Se esmera en convencer a su amigo del aporte invalorable que un escritor podía prestarle a la transformación social y siente regocijo cuando aquel hubo de parir los primeros artículos para la revista Suramérica. Pero Mariátegui es un filósofo y Vallejo un poeta, tan poeta que aun no ha logrado resolver de qué vivir. Adelgaza, escupe sangre, duerme a la intemperie, enferma. En términos propiamente marxistas: no están dadas las condiciones materiales de su existencia para defender orgánicamente nada, mucho menos, una cosmovisión ideológica del mundo.
Con una moneda de quinientos soles, pequeña deuda que consigue cobrarle al ministerio de Educación por su cesantía en el Colegio Guadalupe, viaja a París. Allí comienza una labor periodística más sistemática para la revista L'Amérique Latine. En la ciudad de la luz, un nuevo amigo le tiende su mano; Vicente Huidobro lo acerca al mundillo letrado español. Empieza a escribir para España de Madrid y Alfará de La Coruña. En 1925 ingresa a "Los grandes Periódicos Iberoamericanos", una potente organización publicitaria que le asegura por vez primera, ingresos estables. Ese año el gobierno español le concede una beca para finalizar sus estudios de Derecho en España. Dos años más tarde renuncia a seguir cobrando el estipendio público pues, se ha retirado de las aulas académicas. Simplemente se hastía. También deja el trabajo en Periódicos Iberoamericanos.
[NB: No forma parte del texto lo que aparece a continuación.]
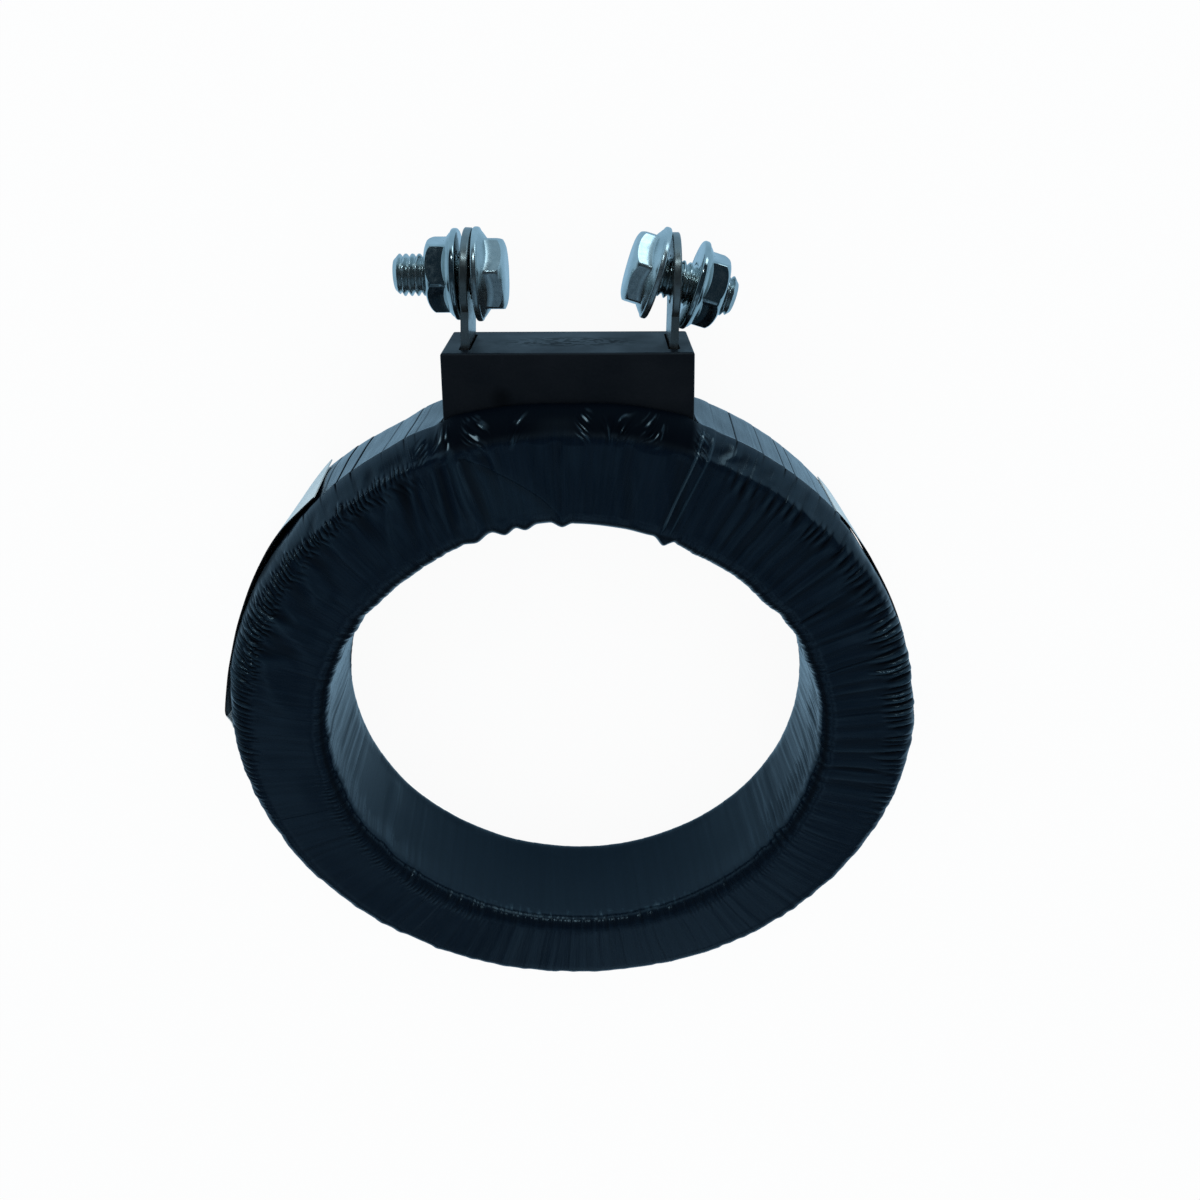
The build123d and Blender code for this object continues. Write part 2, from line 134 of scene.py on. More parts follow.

Henriette Maisse lo acuna veinticuatro meses. Presta refugio pero fundamentalmente, se ubica como sparring para que Vallejo hable y sea hablado. Como Mariátegui, esta mujer entiende que en el ser-juntos revolucionario se encuentra el antídoto de los abismos melancólicos a los que el poeta no puede resistirse frecuentar.
Henriette (o la mujer-puente) lo prepara para ser recibido por Georgette Travers, la última de sus crisálidas. Ella termina de fogonear el replanteo de su obra y de sus posibles implicancias. Juntos generan una suerte de célula parisina del Partido Socialista (su referencia era lo que en Perú, crearía su amigo Mariátegui, más tarde llamado Partido Comunista) y luego, parten rumbo a la Unión Soviética. Las crónicas que recorren Colonia, Varsovia, Praga, Viena, Boudapest, Moscú, y Leningrado se compilan en un libro publicado en Rusia hacia 1931. Es un éxito rotundo, el único éxito del que gozará en vida:
"Burgo, entre mongol y tártaro, entre búdico y cismático-griego, Moscú es una gran aldea medieval, en cuyas entrañas maceradas y bárbaras se aspira todavía el óxido de hierro de las horcas, el orín de las cúpulas bizantinas, el vodka destilado de cebada, la sangre de los ciervos , los granos de los diezmos. El vino de los festines del Kremlin, el sudor de mesnadas primitivas y bestiales". Rusia en 1931. Reflexiones al pie del Kremlin. Ed. Perú Nuevo. Lima 1959.